NASHVILLE — Only at the NHL skills competition and all-star weekend would you see such smiles after such a trouncing.
The Eastern Conference throttled the Western Conference 29-12 in Saturday’s skills affair at Bridgestone Arena.
It was worth bragging rights for a year plus the choice of early or late games Sunday when the all-star game, a three-on-three affair between the four divisions, will be played as a mini-tournament.
The East chose to have their semifinal first at 4 p.m., so it will be Central Division vs. Pacific Division at 5 p.m., with the winners to play at 6 p.m.
After coming in a distant second in the skills competition, Winnipeg Jets defenceman Dustin Byfuglien emphasized what a great time he’s having in Music City for the annual mid-season all-star festival.
"Everyone’s loving it," Byfuglien said. "We’ve been walking around every day seeing things. My daughter went to the Matilda play (musical) today, the grandmas took her. We’ve been roaming around and the weather’s been so nice.
"They’ve had a great time here."
The weather has been co-operative for the NHL for this extravaganza. It’s been sunny and temperatures topped 15C Saturday.
Injected into Byfuglien’s post-skills interviews was a serious question about how his media sessions on Friday were perceived. Several national outlets on both sides of the border described him as only "lukewarm" on Winnipeg, where he’s in the final year of his contract and doesn’t yet have an extension.
Asked if that was a good word to describe how he feels, Byfuglien said this late Saturday night: "There’s nothing wrong. I’m happy there. I wouldn’t want to go anywhere else, but business is business."
After the skills, Byfuglien said he was thrilled for Pacific Division captain John Scott, whose selection to the weekend has sparked much discussion.
"Absolutely happy for him," Byfuglien said. "He’s been enjoying it and he’s got a lot of pressure on him. He’s been handling it good and he’s excited. I’ve actually been talking to him quite a bit and I mean, all he can do is come here and enjoy it."
Enjoy it Scott has.
He failed to score on his shootout attempts Saturday, and he fired a best shot of 95.9 miles per hour.
"I could barely hold my stick I was so nervous," Scott beamed after the event. "I was nervous all night. I didn’t expect that reception.
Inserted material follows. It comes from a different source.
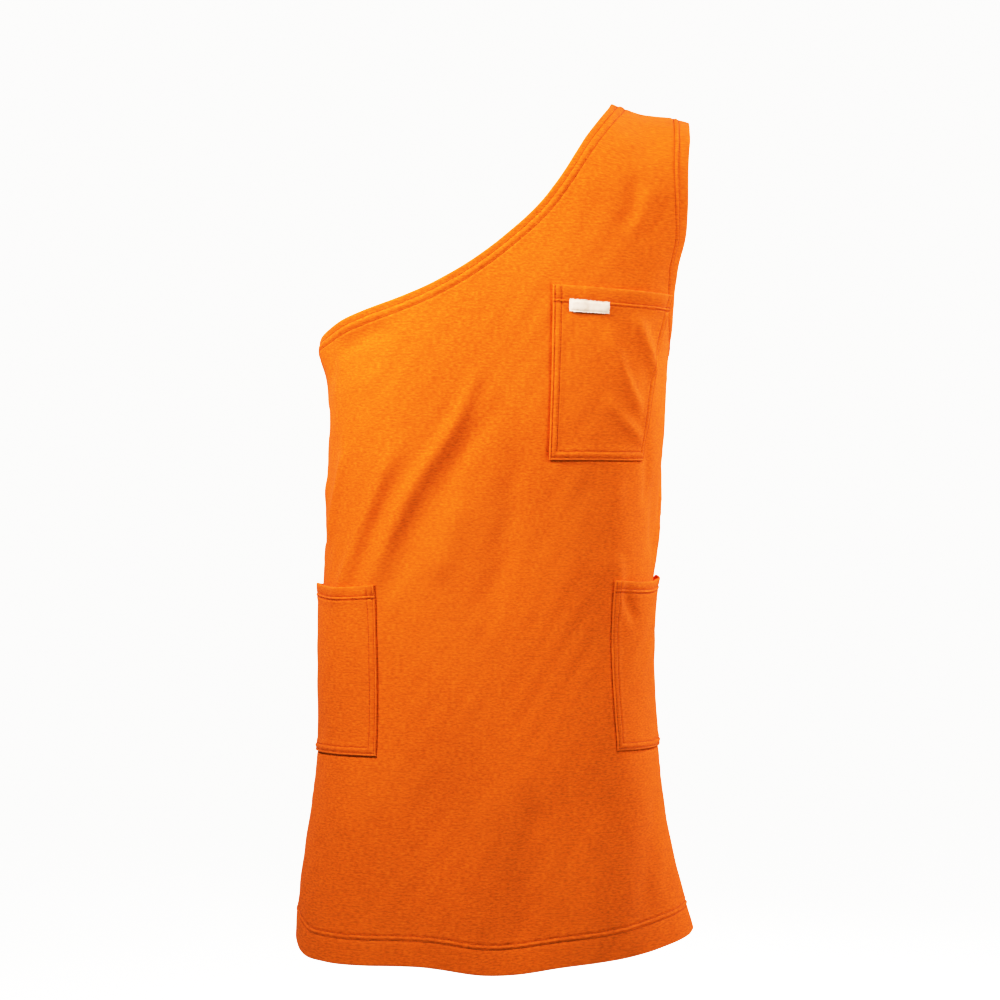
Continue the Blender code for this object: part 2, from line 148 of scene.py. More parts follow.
# Folds and creases of the worn cloth: the places that each runs through, its
# half width and its height in millimetres. A ridge is positive and a trough negative.
foldStep = 0.02
foldEnds = 4  # a fold fades in over the first fourth of its length and out over the last
folds = (
    # neckline standing out at the right side seam
    {"width": 18, "height": 6.2, "places": ((158, 0.268), (180, 0.270), (202, 0.268))},
    # drag folds from the right hip pocket up across the waist
    {"width": 8, "height": 3.9, "places": (
        (149, 0.505), (141.5, 0.468), (135, 0.436), (127, 0.398), (118.5, 0.368), (109, 0.338), (96, 0.276),
    )},
    {"width": 8, "height": 3.6, "places": (
        (161, 0.505), (154.5, 0.470), (147, 0.432), (139.5, 0.398), (132.5, 0.366), (124, 0.334),
    )},
    {"width": 7, "height": -1.8, "places": ((151, 0.490), (143, 0.432), (135.5, 0.398), (128, 0.362))},
    {"width": 11, "height": -2.6, "places": ((137, 0.490), (120.5, 0.412), (102, 0.350), (90, 0.304))},
    {"width": 15, "height": -2.8, "places": ((97, 0.510), (88.5, 0.436), (84, 0.380), (81, 0.330))},
    {"width": 7, "height": 3.4, "places": ((167, 0.440), (161, 0.404), (155, 0.372), (150, 0.346))},
    {"width": 12, "height": 2.2, "places": ((118, 0.470), (110, 0.430), (103, 0.392))},
    # slack below the neckline beside that seam
    {"width": 8, "height": -2.6, "places": ((156, 0.278), (150.5, 0.268), (144.5, 0.262), (129, 0.250))},
    {"width": 12, "height": 1.2, "places": ((164, 0.312), (148, 0.300), (132, 0.292))},
    # creases down the strap and in front of the armhole
    {"width": 6, "height": -2.2, "places": ((37.5, 0.116), (40, 0.154), (45, 0.176))},
    {"width": 6, "height": -1.9, "places": ((29.5, 0.138), (33, 0.164), (38.5, 0.182))},
    {"width": 7, "height": 1.4, "places": ((33.5, 0.130), (36.5, 0.158), (41, 0.176))},
    {"width": 9, "height": -0.8, "places": ((30, 0.050), (32, 0.080), (36, 0.110))},
    # slack in the right half of the chest pocket and under it
    {"width": 6.5, "height": 3.1, "places": (
        (50, 0.246), (47.5, 0.266), (43, 0.292), (38, 0.312), (32, 0.328),
    )},
    {"width": 7, "height": 2.9, "places": ((41, 0.236), (37, 0.252), (31.5, 0.272), (26, 0.296))},
    {"width": 6, "height": 2.2, "places": ((51, 0.308), (43.5, 0.328), (38, 0.338), (31, 0.351))},
    {"width": 9, "height": 1.4, "places": ((42, 0.345), (42.5, 0.372), (44, 0.410))},
    {"width": 8, "height": -1.8, "places": ((30, 0.330), (27, 0.372), (24, 0.410))},
    # the right side, pinched below the neckline and above its pocket
    {"width": 12, "height": -2.4, "places": ((166, 0.330), (180, 0.326), (192, 0.330))},
    {"width": 14, "height": 2.2, "places": ((168, 0.392), (180, 0.388), (190, 0.392))},
    {"width": 8, "height": -2.0, "places": ((170, 0.432), (180, 0.428), (188, 0.432))},
    # slack above the left hip pocket
    {"width": 13, "height": -2.0, "places": ((58, 0.372), (52, 0.410), (47, 0.455))},
    {"width": 7, "height": 2.2, "places": ((40, 0.440), (39.5, 0.470), (38, 0.500))},
    {"width": 7, "height": -2.2, "places": ((38, 0.468), (35, 0.484), (29, 0.502))},
    {"width": 12, "height": -2.2, "places": ((22, 0.372), (16, 0.410), (12, 0.452))},
    # the skirt, falling free
    {"width": 17, "height": -3.2, "places": ((74, 0.630), (79, 0.710), (83, 0.800))},
    {"width": 14, "height": 1.5, "places": ((92, 0.630), (96, 0.690), (97, 0.780))},
    {"width": 16, "height": -2.6, "places": ((14, 0.640), (29.5, 0.694), (38, 0.780))},
    {"width": 14, "height": 1.6, "places": ((52, 0.650), (55, 0.710), (58, 0.800))},
    {"width": 15, "height": -1.4, "places": ((117, 0.620), (120, 0.700), (122, 0.800))},
    {"width": 16, "height": 1.3, "places": ((146, 0.640), (148, 0.720), (150, 0.800))},
    # the sides, which the photograph doesn't show, creased much as the front is
    {"width": 8, "height": 4.0, "places": ((12, 0.480), (4, 0.430), (-8, 0.380), (-22, 0.330), (-34, 0.290))},
    {"width": 9, "height": -2.8, "places": ((4, 0.485), (-6, 0.436), (-18, 0.388), (-32, 0.344))},
    {"width": 8, "height": 2.9, "places": ((-30, 0.480), (-36, 0.430), (-46, 0.384), (-56, 0.352))},
    {"width": 13, "height": -2.4, "places": ((-8, 0.640), (-4, 0.700), (-2, 0.790))},
    {"width": 13, "height": -2.2, "places": ((184, 0.640), (182, 0.700), (181, 0.790))},
    # drag folds from the right hip pocket up across the back, and slack in it
    {"width": 9, "height": 4.7, "places": ((214, 0.468), (226, 0.424), (238, 0.378), (250, 0.340))},
    {"width": 9, "height": -3.8, "places": ((221, 0.462), (234, 0.416), (248, 0.372), (262, 0.332))},
    {"width": 8, "height": 3.5, "places": ((199, 0.462), (210, 0.412), (221, 0.372))},
    {"width": 8, "height": -1.8, "places": ((206, 0.280), (216, 0.268), (230, 0.252))},
    {"width": 12, "height": -1.6, "places": ((262, 0.470), (268, 0.424), (275, 0.380))},
    {"width": 7, "height": -1.4, "places": ((322, 0.118), (320, 0.156), (314, 0.186))},
    {"width": 8, "height": 1.3, "places": ((318, 0.250), (321, 0.300), (319, 0.356))},
    {"width": 9, "height": -1.5, "places": ((300, 0.330), (306, 0.376), (312, 0.430))},
    # the skirt behind
    {"width": 17, "height": -4.3, "places": ((252, 0.600), (247, 0.690), (242, 0.790))},
    {"width": 15, "height": 2.5, "places": ((268, 0.630), (270, 0.700), (272, 0.800))},
    {"width": 16, "height": -3.5, "places": ((309, 0.620), (311, 0.700), (314, 0.790))},
    {"width": 15, "height": 1.5, "places": ((222, 0.640), (220, 0.720), (218, 0.800))},
)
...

It was a really cool experience."
Byfuglien recorded shots of 99.6 and 99.4 miles per hour in the hardest-shot competition, winning his head-to-head point against Aaron Ekblad of Florida and setting a personal best for his four all-star appearances.
That event was won by Nashville’s Shea Weber, again, with a best of 108.1 mph.
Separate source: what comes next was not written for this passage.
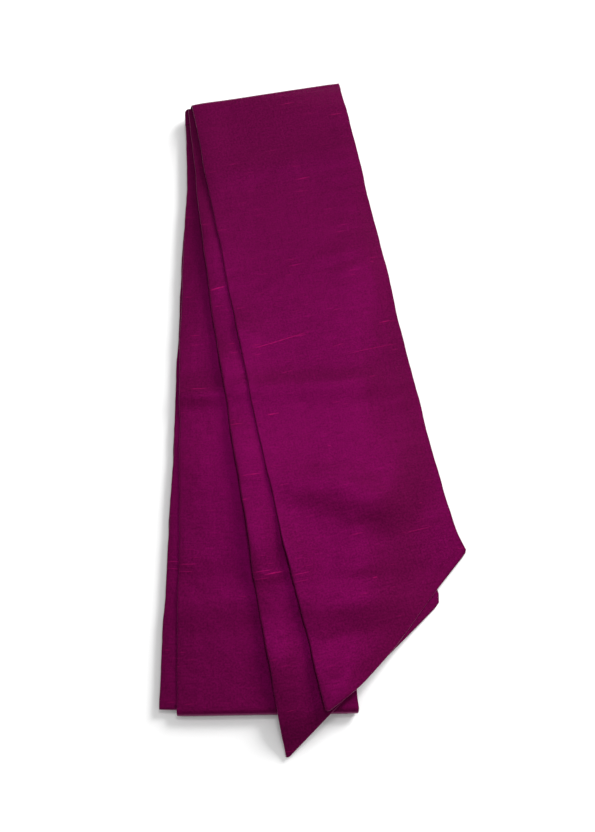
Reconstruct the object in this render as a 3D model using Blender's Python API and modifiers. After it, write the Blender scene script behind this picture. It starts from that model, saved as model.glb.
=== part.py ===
"""A satin sash, folded in half and then in thirds, lying flat on a surface.

The sash is one long pressed tube of slubbed silk with both ends sewn on the slant.
Folded so, it makes six stretches that lie on each other, from the top: front, back,
outer, inner, inner_under and outer_under. The first four show and are walls with real
folds. The last two are hidden and share one rounded solid.

Frame: +Z up, +Y from the slanted ends to the top folds, origin on the surface under
the middle of the folded sash. The tables hold millimetres.
"""

import math
from collections import namedtuple

import bmesh
import bpy

MM = 0.001
COLLECTION = "satin_sash"

# The cloth
WIDTH = 102.0        # pressed width of the tube
CLOTH = 1.4          # wall: both plies of the pressed tube with their loft
AIR = 0.4            # space between stretches that lie on each other
SEAM_GAP = 0.3       # space between two pieces of the strip, end to end
DRAPE = 30.0         # past an edge below it, a stretch sinks to the surface over this
EDGE_ROUND = 0.35    # rounding along the wall's edges

# The grid of each wall
FINE_COLUMNS = 16    # across a stretch that sinks past others' edges
PLAIN_COLUMNS = 10   # across a stretch that lies nearly flat
ROW_STEP = 11.0      # along a stretch
LONG_EDGE = 3.0      # border edges over this are rounded, those round a fold are not
BEND_STEPS = 6       # round a fold
CLOSING_STEPS = 20

# Lines in the plan: a point on the line and its slope
Line = namedtuple("Line", "x y slope")


def sloped(x, y, degrees):
    return Line(x, y, math.tan(math.radians(degrees)))


# Outermost line of each fold, and the two slanted ends
TOP_OUTER = sloped(-83.6, 201.9, 11.3)
TOP_INNER = sloped(-87.4, 199.8, 5.5)
MIDDLE_FOLD = sloped(0.0, 196.0, 0.0)
BOTTOM_OUTER = sloped(-79.4, -199.4, 0.9)
BOTTOM_INNER = sloped(-89.4, -195.8, -0.3)
FRONT_END = sloped(89.0, -104.8, 50.4)
BACK_END = sloped(69.0, -138.0, 44.5)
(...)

"I should be harder, but I’ve been struggling with the sticks lately," Byfuglien said. "Just don’t have the pop anymore.
On Weber’s recent dominance of this event, Byfuglien said: "It’s the stick and he really tries to get into it. That’s a special stick. It really goes good."
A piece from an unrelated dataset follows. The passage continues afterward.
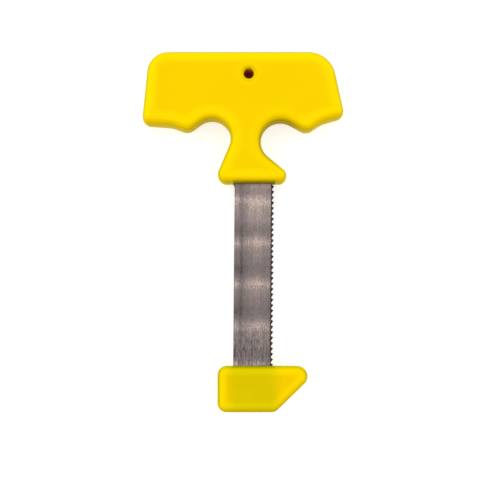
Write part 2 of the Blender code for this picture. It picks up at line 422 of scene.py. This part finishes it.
def tooth_profile(y, trim_front):
    """One tooth's outline from gullet to gullet, upwards: back flank, land, front flank."""
    half = BLADE_WIDTH / 2
    root = half - TOOTH_DEPTH
    below = y - TOOTH_BACK - (TOOTH_PITCH - TOOTH_BACK - TOOTH_FRONT) / 2
    above = below + TOOTH_PITCH
    points = [(root, below)]
    back_angle = math.atan2(TOOTH_DEPTH, TOOTH_BACK)
    front_angle = math.atan2(TOOTH_DEPTH, TOOTH_FRONT)
    for step in range(1, GULLET_STEPS + 1):
        angle = back_angle * step / GULLET_STEPS
        points.append((
            root + GULLET_RADIUS * (1 - math.cos(angle)),
            below + GULLET_RADIUS * math.sin(angle),
        ))
    points.append((half, y - TIP_LAND / 2 - trim_front * BACK_FLEAM_SHARE))
    points.append((half - LAND_SLANT, y + TIP_LAND / 2 - trim_front))
    for step in range(GULLET_STEPS, 0, -1):
        angle = front_angle * step / GULLET_STEPS
        points.append((
            root + GULLET_RADIUS * (1 - math.cos(angle)),
            above - GULLET_RADIUS * math.sin(angle) - trim_front * step / (GULLET_STEPS + 1),
        ))
    points.append((root, above))
    return points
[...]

Byfuglien was also placed into Saturday’s fastest skater competition, an odd choice by Western captains Patrick Kane and Scott.
Kane laughed when asked about the pick, pointing to Scott in the locker-room.
"That wasn’t me," Kane smiled. "That was the big guy over there. He wanted to see him skate. He got out there and got going pretty good."
Byfuglien thought it was funny, even though he recorded a time of 14.2 seconds in his heat, beaten by about a stick-length by Pittsburgh’s Kris Letang.
"I just laughed," Byfuglien said. " I wasn’t expecting that one.
"It’s a tight turn. You need the whole bottom of the ice to get around."
Among the highlights of the skills night was NHL rookie Dylan Larkin breaking Mike Gartner’s long-standing record for the fastest loop around the rink, with a time of 13.172 seconds.
And P.K. Subban won an entertaining breakaway challenge, whose winner was voted by fans, when he donned a long and grey wig, an old Jofa helmet and imitated Atlantic captain Jaromir Jagr of the Florida Panthers, 43, for two attempts.